How long does it take for ranking factor optimizations to take effect?
Most GBP profile changes (categories, description, services) take effect within one to two weeks. Review-based improvements accumulate gradually over weeks to months. Citation and backlink-driven improvements typically take one to three months to show meaningful movement, as Google needs time to crawl and process these signals.
Does Google use different ranking factors for the local pack versus Google Maps?
No, Google uses the same core ranking factors — relevance, distance, and prominence — for both the local pack in search results and the Google Maps application. However, the local pack only displays three results, so the competition for those spots is more intense. Rankings in the expanded Google Maps view (local finder) may be slightly less competitive.
Can I rank in Google Maps without a physical address?
Service-area businesses can rank in Google Maps without displaying a physical address, but they must still have a verified address on file with Google. Your hidden address still serves as the anchor point for proximity calculations. This means you will rank best near your actual location, even if customers cannot see your address.
Do paid Google Ads affect organic Google Maps rankings?

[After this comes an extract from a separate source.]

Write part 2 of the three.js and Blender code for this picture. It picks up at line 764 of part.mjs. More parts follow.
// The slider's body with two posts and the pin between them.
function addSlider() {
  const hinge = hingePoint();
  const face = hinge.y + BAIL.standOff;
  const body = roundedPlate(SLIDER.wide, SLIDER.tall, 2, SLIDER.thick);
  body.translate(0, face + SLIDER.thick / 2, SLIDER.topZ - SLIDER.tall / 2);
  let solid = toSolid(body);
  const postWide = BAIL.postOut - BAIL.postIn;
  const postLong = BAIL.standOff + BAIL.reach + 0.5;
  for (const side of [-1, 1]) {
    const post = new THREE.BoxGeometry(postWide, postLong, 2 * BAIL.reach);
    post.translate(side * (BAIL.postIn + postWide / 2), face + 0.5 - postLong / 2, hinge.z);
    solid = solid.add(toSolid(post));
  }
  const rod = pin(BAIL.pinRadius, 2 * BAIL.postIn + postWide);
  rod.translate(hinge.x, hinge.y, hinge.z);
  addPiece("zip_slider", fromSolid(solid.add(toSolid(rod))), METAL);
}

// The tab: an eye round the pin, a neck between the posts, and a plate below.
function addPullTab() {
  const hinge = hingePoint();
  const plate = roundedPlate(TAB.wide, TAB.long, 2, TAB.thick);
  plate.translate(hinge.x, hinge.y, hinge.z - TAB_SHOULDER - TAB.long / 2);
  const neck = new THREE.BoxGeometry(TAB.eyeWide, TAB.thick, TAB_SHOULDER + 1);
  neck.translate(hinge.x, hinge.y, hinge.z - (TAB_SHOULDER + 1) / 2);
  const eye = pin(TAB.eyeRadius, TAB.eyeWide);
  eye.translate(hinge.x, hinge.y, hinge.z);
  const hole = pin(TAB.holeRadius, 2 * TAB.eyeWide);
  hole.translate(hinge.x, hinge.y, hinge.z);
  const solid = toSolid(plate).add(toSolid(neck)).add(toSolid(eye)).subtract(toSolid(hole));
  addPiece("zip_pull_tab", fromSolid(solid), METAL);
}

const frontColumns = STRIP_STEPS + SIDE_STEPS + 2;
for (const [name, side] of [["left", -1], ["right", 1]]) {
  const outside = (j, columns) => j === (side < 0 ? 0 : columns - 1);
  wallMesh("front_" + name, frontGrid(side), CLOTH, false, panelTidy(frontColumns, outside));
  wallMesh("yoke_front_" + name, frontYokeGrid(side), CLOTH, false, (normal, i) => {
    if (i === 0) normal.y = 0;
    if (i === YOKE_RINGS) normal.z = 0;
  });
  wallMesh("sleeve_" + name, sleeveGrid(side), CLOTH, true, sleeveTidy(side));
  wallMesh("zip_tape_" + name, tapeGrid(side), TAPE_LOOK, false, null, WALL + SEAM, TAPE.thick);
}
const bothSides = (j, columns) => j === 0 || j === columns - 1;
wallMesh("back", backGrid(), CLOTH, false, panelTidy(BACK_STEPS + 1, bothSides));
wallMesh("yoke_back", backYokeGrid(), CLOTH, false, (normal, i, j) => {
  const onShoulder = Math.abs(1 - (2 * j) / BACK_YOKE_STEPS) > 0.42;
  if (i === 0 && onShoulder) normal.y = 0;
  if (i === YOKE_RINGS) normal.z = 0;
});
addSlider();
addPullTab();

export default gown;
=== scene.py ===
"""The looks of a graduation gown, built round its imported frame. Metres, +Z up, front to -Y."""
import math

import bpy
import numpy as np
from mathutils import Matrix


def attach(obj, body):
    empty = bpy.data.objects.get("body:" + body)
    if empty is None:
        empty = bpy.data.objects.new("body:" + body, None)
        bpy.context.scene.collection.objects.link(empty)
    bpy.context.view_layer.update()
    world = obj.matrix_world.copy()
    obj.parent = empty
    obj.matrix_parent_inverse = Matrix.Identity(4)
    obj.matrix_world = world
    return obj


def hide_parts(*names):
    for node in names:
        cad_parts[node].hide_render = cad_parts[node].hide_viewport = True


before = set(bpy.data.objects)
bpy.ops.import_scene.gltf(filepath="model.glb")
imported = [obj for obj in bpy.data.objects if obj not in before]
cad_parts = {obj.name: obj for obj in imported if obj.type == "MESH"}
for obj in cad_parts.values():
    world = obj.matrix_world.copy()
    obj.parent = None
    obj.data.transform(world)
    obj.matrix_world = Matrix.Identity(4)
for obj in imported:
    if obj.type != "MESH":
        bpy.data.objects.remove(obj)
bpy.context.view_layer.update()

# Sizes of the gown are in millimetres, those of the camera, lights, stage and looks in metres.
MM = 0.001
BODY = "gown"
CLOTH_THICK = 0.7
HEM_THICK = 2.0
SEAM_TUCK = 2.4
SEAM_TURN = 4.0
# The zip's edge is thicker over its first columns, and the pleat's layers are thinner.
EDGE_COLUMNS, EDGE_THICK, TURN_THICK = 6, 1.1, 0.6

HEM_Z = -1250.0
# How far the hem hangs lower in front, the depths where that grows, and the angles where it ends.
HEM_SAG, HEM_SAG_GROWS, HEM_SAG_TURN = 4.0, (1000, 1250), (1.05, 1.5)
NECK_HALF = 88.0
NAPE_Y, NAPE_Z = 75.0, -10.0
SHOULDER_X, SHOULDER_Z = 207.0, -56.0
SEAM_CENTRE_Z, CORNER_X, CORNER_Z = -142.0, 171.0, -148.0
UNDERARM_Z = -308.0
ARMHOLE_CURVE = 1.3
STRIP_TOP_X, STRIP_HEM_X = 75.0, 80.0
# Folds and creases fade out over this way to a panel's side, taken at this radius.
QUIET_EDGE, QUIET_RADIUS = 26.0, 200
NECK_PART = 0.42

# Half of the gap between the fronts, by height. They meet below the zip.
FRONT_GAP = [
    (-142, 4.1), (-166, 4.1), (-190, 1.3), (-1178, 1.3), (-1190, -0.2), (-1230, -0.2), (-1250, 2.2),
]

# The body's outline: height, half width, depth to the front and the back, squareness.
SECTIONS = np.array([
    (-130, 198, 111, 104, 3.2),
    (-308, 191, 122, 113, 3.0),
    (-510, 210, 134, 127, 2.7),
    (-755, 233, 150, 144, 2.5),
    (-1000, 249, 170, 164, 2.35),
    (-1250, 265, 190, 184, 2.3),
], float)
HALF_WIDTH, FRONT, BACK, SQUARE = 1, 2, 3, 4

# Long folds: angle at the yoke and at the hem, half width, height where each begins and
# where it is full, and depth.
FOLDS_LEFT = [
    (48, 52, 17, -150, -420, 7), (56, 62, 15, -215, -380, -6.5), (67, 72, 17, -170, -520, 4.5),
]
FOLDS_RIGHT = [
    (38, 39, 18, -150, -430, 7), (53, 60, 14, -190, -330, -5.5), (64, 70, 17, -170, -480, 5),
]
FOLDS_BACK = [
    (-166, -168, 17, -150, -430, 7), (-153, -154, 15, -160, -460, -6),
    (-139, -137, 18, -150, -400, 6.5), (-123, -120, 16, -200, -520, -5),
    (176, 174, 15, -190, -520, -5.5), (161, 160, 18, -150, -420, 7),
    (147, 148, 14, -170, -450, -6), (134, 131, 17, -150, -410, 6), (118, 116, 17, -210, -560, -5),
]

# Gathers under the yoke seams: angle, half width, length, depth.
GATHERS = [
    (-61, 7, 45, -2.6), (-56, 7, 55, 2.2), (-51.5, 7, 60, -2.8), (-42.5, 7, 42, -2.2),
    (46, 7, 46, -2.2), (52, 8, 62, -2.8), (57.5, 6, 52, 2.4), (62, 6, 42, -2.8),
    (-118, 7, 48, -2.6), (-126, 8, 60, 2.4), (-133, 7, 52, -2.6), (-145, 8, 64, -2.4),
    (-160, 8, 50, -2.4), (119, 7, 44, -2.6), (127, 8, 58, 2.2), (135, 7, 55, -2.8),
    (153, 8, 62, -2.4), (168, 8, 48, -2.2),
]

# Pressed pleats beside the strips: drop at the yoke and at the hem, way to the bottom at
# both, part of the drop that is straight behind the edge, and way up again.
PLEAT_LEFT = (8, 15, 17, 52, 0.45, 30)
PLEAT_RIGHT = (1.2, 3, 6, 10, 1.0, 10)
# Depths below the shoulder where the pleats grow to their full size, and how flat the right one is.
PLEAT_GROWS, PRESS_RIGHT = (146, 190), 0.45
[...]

No, paid Google Ads do not directly influence your organic Google Maps rankings. Google has consistently stated that advertising spend does not affect organic or local search rankings. However, running Local Services Ads or Google Ads may increase brand awareness and website traffic, which can indirectly contribute to prominence signals over time.

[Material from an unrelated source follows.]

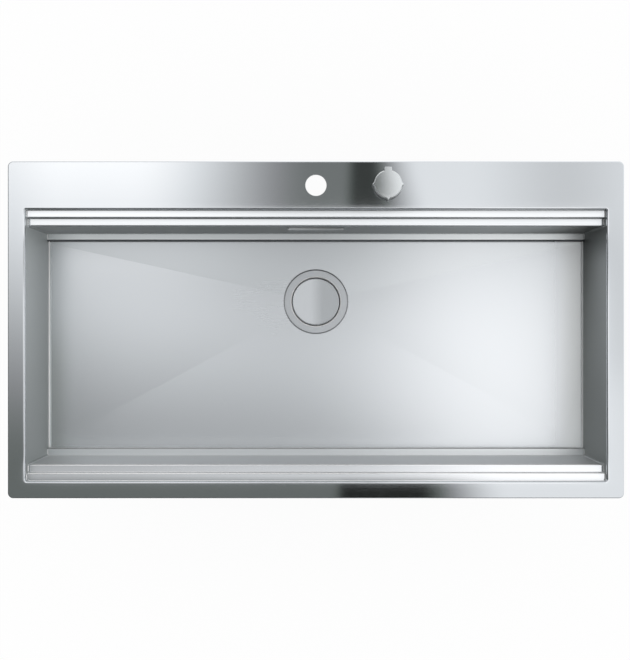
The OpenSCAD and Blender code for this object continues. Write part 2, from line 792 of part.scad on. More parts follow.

How often does Google update Maps ranking factors?
Google continuously refines its local search algorithm, but major shifts in ranking factor weight are relatively rare. Core updates affecting local results typically happen a few times per year. The fundamental three-pillar framework (relevance, distance, prominence) has remained stable since Google formalized it. New features like AI-generated summaries and review highlights represent incremental additions rather than fundamental changes to ranking logic.